Skipping to “evolution certainly does not have all the answers”. You appear to know little about how evolution actually works and the evidence for/against it. I would say that you are making a pretty bold statement with that, and probably don’t have a leg to stand on. You example one was certainly easy enough to shoot down.
Evolution takes millions of years to make minor changes in structures. Fossil evidence suggests humans evolved from Homo erectus, brain size 800cc. The human brain today is 1,500cc. In just 2 million years, evolution doubled the size of the brain, added 50 billion neurons, redesigned the skull to accommadate the added neurons and redesigned the female pelvis to let the head through? Why would evolution stop there? Why aren’t children born today with an extra 250,000 neurons?
Also, life must exist before it can start diversifying and the cell, even a primitive one, is amazingly complex.
Life can come from two sources. 1) spontaneous creation through random processes or 2) supernatural creation.
I wanted to make a couple of book suggestions to whuckfistle.
Darwin’s Black Box: The BioChemical Challenge to Evolution by M. Behe and Defeating Darwinism by Opening Minds by Philip Johnson.
Humans eventually had to find a balance between the size of the head and the size of the female pelvis. The female pelvis is already as large as it can be without inhibiting mobility. Because the pelvis cannot be enlarged any more, neither can the human head.
Behe’s theory of “irreducable complexity” has already been debunked in this thread, but here’s another link for you.
It’s certainly true that evolution does not have all the answers; here are some examples of questions where it is woefully lacking:
“Why do we park on the driveway and drive on the parkway?”
“Where can I get a beef, bean and cheese burrito?”
“Where do you want to go today?”
“Does my bum look big in this?”
Hebzabeb - you’d do well to pay a visit to http://www.talkorigins.com/faqs and particularly http://www.talkorigins.org/faqs/behe.html
[aside to Hebzabeb ]
Have you noticed like I have, that many ID proponents like to use this argument to bolster its credibility?
And yet the scientists who write books advocating ID always seem to be theists like Behe and Dembski. In fact, not just “theists” but specifically Christians. Where are all these atheistic evolution deniers?
[/aside]
That about nails it on the head Mars.
If you believe in evolution, that means the bible is wrong.
If the bible is wrong, what basis is there for a belief in God?
Although there are a lot of Christians that are unwilling to make that last conclusion it is exactly that what creationists seem to be afraid of.
Therefore, for the bible to remain in the right, evolution must be falsified, at all costs.

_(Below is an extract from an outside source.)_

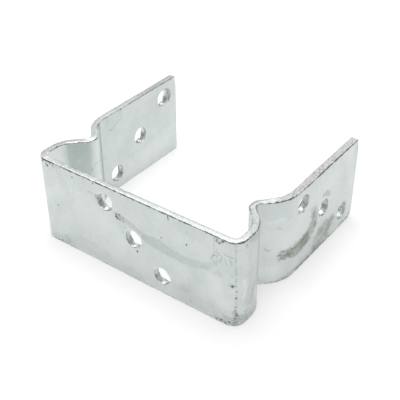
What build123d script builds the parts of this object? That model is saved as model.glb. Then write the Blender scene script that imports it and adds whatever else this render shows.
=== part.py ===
"""U-shaped post bracket, folded from one strip of galvanised flat steel.

The bracket stands on the lower edge of the strip. Its front plate faces -Y, its two arms
run back along +Y, and each arm has one V-shaped fold, pressed inwards, behind the front
corner. Nine round holes go through it: three in the front plate and three in each wing,
each three on a diagonal across the strip.

Frame, in millimetres: +Z up, X across the bracket, origin at the middle of the bounding
box's bottom face.
"""

from build123d import *
from math import cos, radians, tan
import os

# The strip
STRIP_WIDTH = 40.0
STRIP_THICKNESS = 3.0
ARRIS_RADIUS = 0.35  # the rounding that rolling and the zinc coat give every long edge
END_CORNER_RADIUS = 1.2  # the cropped corners at the ends of the wings

# The folded shape, over its outer faces
BRACKET_WIDTH = 100.0
BRACKET_DEPTH = 89.0

# Bends, as radii on the inside of each bend
CORNER_RADIUS = 2.5
FRONT_SHOULDER_RADIUS = 10.5
FOLD_TIP_RADIUS = 2.0
REAR_SHOULDER_RADIUS = 12.0

# The V-shaped fold in each arm
FOLD_TIP_SETBACK = 24.0  # from the front face to the tip of the fold
FOLD_DEPTH = 8.5  # how far the tip stands in from the arm
FOLD_ANGLE = 45.0  # of each leg of the fold, from the arm

# The holes
HOLE_DIAMETER = 8.0
HOLE_RIM_CHAMFER = 0.3  # the broken rim that punching and the zinc coat leave
HOLES_IN_ROW = 3
HOLE_RISE = 11.9  # from one hole to the next, across the strip
HOLE_ROW_LIFT = 0.3  # how far every row's middle stands above the strip's middle line
FRONT_HOLE_PITCH = 13.8  # from one hole to the next, along the front plate
FRONT_ROW_OFFSET = 0.9  # how far the front row's middle stands to the right of the plate's
WING_HOLE_PITCH = 17.3  # from one hole to the next, along a wing
LAST_HOLE_SETBACK = 10.0  # from the end of a wing to its last hole

SAME_SIZE = 0.01  # edges whose sizes differ by less than this are the same


def fold_path():
    """The middle line of the strip, from the end of the left wing to that of the right."""
    half = STRIP_THICKNESS / 2
    arm_x = BRACKET_WIDTH / 2 - half
    front_y = -BRACKET_DEPTH / 2
    end_y = BRACKET_DEPTH / 2
    tip_y = front_y + FOLD_TIP_SETBACK

    # The legs, drawn to a sharp tip, meet deeper than the rounded tip reaches.
    tip_radius = FOLD_TIP_RADIUS + half
    lean = radians(FOLD_ANGLE)
    sharp_depth = FOLD_DEPTH + tip_radius * (1 / cos(lean) - 1)
    tip_x = arm_x - sharp_depth
    leg_run = sharp_depth / tan(lean)

    right_side = [
        (arm_x, front_y + half),
        (arm_x, tip_y - leg_run),
        (tip_x, tip_y),
        (arm_x, tip_y + leg_run),
        (arm_x, end_y),
    ]
    left_side = [(-x, y) for x, y in reversed(right_side)]
    side_radii = [
        CORNER_RADIUS + half,
        FRONT_SHOULDER_RADIUS + half,
        tip_radius,
        REAR_SHOULDER_RADIUS + half,
    ]
    radii = side_radii[::-1] + side_radii
    return FilletPolyline(*left_side, *right_side, radius=radii)


def folded_strip():
    """The strip, square-edged, with the corners at its two ends cropped round."""
    section = trace(fold_path(), line_width=STRIP_THICKNESS)
    strip = extrude(section, amount=STRIP_WIDTH)
    corners = strip.edges().filter_by(Axis.X).group_by(Axis.Y)[-1]
    return fillet(corners, END_CORNER_RADIUS)


def hole_row(pitch, rise):
    """Local places of the holes in one row, in the plane of the face they go through."""
    steps = [index - (HOLES_IN_ROW - 1) / 2 for index in range(HOLES_IN_ROW)]
    return [(step * pitch, step * rise) for step in steps]


def hole_places():
    """A location for every hole, at the strip's middle, with its Z along the hole."""
    half = STRIP_THICKNESS / 2
    row_z = STRIP_WIDTH / 2 + HOLE_ROW_LIFT
    wing_x = BRACKET_WIDTH / 2 - half
    front_y = -BRACKET_DEPTH / 2 + half
    wing_middle_y = BRACKET_DEPTH / 2 - LAST_HOLE_SETBACK - WING_HOLE_PITCH * (HOLES_IN_ROW - 1) / 2

    front = Plane(origin=(FRONT_ROW_OFFSET, front_y, row_z), x_dir=(1, 0, 0), z_dir=(0, -1, 0))
    right_wing = Plane(origin=(wing_x, wing_middle_y, row_z), x_dir=(0, 1, 0), z_dir=(1, 0, 0))
    left_wing = Plane(origin=(-wing_x, wing_middle_y, row_z), x_dir=(0, -1, 0), z_dir=(-1, 0, 0))

    # Along the strip, from the left wing's end to the right wing's, every row runs downwards.
    rows = [(front, FRONT_HOLE_PITCH), (right_wing, WING_HOLE_PITCH), (left_wing, WING_HOLE_PITCH)]
    return [
        face.location * Location((along, up, 0))
        for face, pitch in rows
        for along, up in hole_row(pitch, -HOLE_RISE)
    ]


def arrises(strip):
    """The edges that run right round the strip's two broad faces."""
    across = strip.edges().filter_by(
        lambda edge: edge.geom_type == GeomType.LINE and abs(edge.length - STRIP_THICKNESS) < SAME_SIZE
    )
    bend_lines = strip.edges().filter_by(Axis.Z) - strip.edges().filter_by(Axis.Z).group_by(Axis.Y)[-1]
    return strip.edges() - across - bend_lines


def u_bracket():
    """The finished bracket: folded, punched, and with every arris and rim softened."""
    bracket = fillet(arrises(folded_strip()), ARRIS_RADIUS)
    for place in hole_places():
        bracket -= place * Cylinder(HOLE_DIAMETER / 2, STRIP_THICKNESS * 2)
    rims = bracket.edges().filter_by(
        lambda edge: edge.geom_type == GeomType.CIRCLE
        and edge.is_closed
        and abs(edge.radius - HOLE_DIAMETER / 2) < SAME_SIZE
    )
    return chamfer(rims, HOLE_RIM_CHAMFER)


if __name__ == "__main__":
    os.makedirs("parts", exist_ok=True)
    bracket = u_bracket()
    bracket.label = "u_bracket"
    export_step(bracket, "parts/u_bracket.step")
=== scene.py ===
"""The finished look of a galvanised U bracket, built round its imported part.

The bracket is one strip of flat steel, sheared to length, punched, folded and dipped in
zinc. Its skin is laid out on the flat strip first, where the shear marks, punched rims,
dents and scuffs are easy to place, and is then folded along the same line as the part.
Lengths are in millimetres until a mesh is made, and in metres after that.
"""

import itertools
import logging
import math
from dataclasses import dataclass, field
from enum import Enum
from typing import Any, Sequence

import bpy
import numpy as np
from mathutils import Matrix, Vector
from mathutils.geometry import delaunay_2d_cdt


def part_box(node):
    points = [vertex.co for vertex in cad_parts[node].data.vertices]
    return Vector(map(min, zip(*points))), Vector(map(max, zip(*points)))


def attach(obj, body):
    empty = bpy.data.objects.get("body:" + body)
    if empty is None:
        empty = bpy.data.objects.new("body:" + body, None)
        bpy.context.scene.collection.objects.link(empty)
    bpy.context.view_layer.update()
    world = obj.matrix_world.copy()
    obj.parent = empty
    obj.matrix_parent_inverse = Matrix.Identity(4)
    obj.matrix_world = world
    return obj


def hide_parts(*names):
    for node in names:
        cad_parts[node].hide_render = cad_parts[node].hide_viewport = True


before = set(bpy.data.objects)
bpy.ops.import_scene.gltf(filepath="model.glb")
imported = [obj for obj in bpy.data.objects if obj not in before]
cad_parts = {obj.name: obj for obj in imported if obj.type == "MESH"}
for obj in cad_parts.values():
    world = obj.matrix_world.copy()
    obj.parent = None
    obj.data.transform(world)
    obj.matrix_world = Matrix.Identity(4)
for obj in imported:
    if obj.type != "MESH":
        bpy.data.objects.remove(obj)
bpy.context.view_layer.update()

LOG = logging.getLogger("bracket")
MM = 0.001
NODE = "u_bracket"
PLACE = "strip_place"
# Soil, stain and bloom, where stain also carries painted shade and bloom painted highlights.
WEAR_AND_LIGHT = "strip_wear_and_light"
# Cut share, the shade painted along the arris, and tear.
EDGE = "strip_edge"
TINY = 1e-6
MIX_UNDER, MIX_OVER, MIX_RESULT = 6, 7, 2  # Where a Mix node has its colour sockets.
EVEN = 90.0  # A lump this long does not repeat across the strip, so it varies slowly that way.

Point = tuple[float, float, float]
Span = tuple[float, float]


class Side(Enum):
    """A broad face of the strip, by the sign of its distance from the strip's middle."""

    OUTER = 1
    INNER = -1


class Part(Enum):
    """A flat stretch of the folded strip that marks are placed on."""

    FRONT = "front"
    RIGHT_WING = "right wing"
    LEFT_WING = "left wing"


class Zone(Enum):
    """What a patch of the strip's skin is."""

    FACE = 0
    SHEARED = 1
    BORE = 2


def linear(colour: str) -> tuple[float, float, float, float]:
    """Turns an sRGB colour into the linear one that Blender's sockets take, by the sRGB standard.

    Args:
        colour: The colour as six hex digits after a hash sign.

    Returns:
        Red, green and blue on the linear scale, and an alpha of 1.
    """
    parts = [int(colour[i : i + 2], 16) / 255 for i in (1, 3, 5)]
    red, green, blue = (c / 12.92 if c <= 0.04045 else ((c + 0.055) / 1.055) ** 2.4 for c in parts)
    return red, green, blue, 1.0


def ease(value: np.ndarray, start: float = 0.0, end: float = 1.0) -> np.ndarray:
    """Runs smoothly from 0 where a value is at the start to 1 where it is at the end."""
    held = np.clip((value - start) / (end - start), 0.0, 1.0)
    return held * held * (3 - 2 * held)


def lumps(places: np.ndarray, cell: Point, seed: int) -> np.ndarray:
    """Smooth random lumps over places on the strip.

    Args:
        places: Places on the flat strip, one row each: along, up and through it.
        cell: The size of a lump in each of those directions, in millimetres.
        seed: Which lumps.

    Returns:
        One value for each place, from -1 to 1.
    """
    scaled = (places - places.min(axis=0)) / np.array(cell)
    base = np.floor(scaled).astype(int)
    share = ease(scaled - base)
    table = np.random.default_rng(seed).uniform(-1, 1, base.max(axis=0) + 2)
    total = np.zeros(len(places))
    for corner in itertools.product((0, 1), repeat=3):
        total += np.where(corner, share, 1 - share).prod(axis=1) * table[tuple((base + corner).T)]
    return total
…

Atheists tend to accept the mountains of evidence for evolution.
It would only be ‘theists’ that would even want to sweep it all under the carpet.
Alas, the carpet is too small to cover the mountain.
Only if you insist that the Bible is a single document that stands or falls in its entirety.
**Personal experience.
Although I see what you are saying in the context of how literalists apply it - I’ve often heard creationsists (and literalists generally) say things like “If the Bible isn’t right about X, then how can you be sure it’s right about anything” - the answer [sub](or perhaps not the answer, but my answer, certainly)[/sub] is that, based solely on words on paper, you can’t be sure and God doesn’t want you to be sure(based only on printed words) - that amounts to worship of the Bible, that’s what the large squashy thing between our ears is for.
Ah yes, Mangetout - but using the large squashy thing takes effort, and may produce uncertainty, and in my experience, the one thing literalists\fundies\whatever fear most is “uncertainty” vis a vis religious questions.
And may I ask you a question that I’ve been wondering about for some time? Is your username “Man Get Out” or “Mange Tout” or something else entirely? I can’t seem to figure out what you mean by it.